There is reason to be optimistic about the future. Cost factors will always be a severe limitation to global computerization, so if human labour remains cheap then human labour will always be the preferred choice for corporations. And, for the time being, there are some things that even the smartest machines simply can’t do. In 2014, the cofounder and executive chairman of LinkedIn, Reid Hoffman, was visiting a Huawei plant in Shenzhen China – and surprised to find not a line of robots, but about a 60-40 machine-human split on the factory floor. A full forty percent of the work was still being done by humans in high-skilled, high paying jobs, and he understandably wondered why. The answer was straightforward enough: “In the future, adaptability is key, and people are more adaptable.”

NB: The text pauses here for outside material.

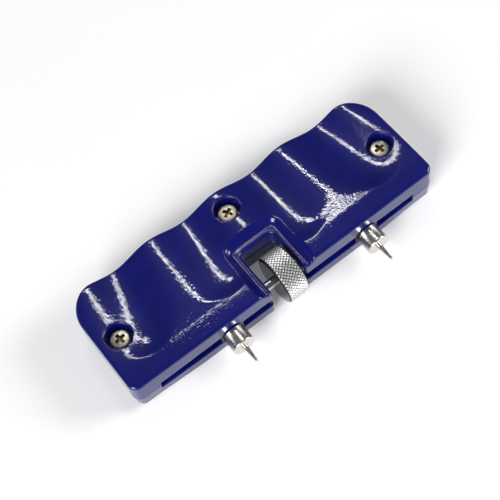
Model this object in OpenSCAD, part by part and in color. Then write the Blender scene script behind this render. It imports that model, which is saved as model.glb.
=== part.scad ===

The future of work, for all we know, will likely fall somewhere in the middle of the two theorized extremes: not quite the listless dystopian landscape of empty office buildings, not quite the leisurely utopia devoid of woe and want.
Perhaps that’s the ultimate ideal of automation and productivity. Not just a future of only man or only machine, but a fine balance between the two. As long as that is the case, there will always be work for engineers and the rest whose unique skills can’t easily be replaced by some blue-collar, incapable-of-error HAL 9000 clone. Think creativity, leadership, innovation, and more. And for maximum job security in an automated future, the simplest advice might ultimately just be a rephrasing of the title of a presentation given by IT expert Craig Roth in January of 2017: if you don’t want to work for robots, “then make robots work for you”.
Now that’s a future Asimov would be proud of.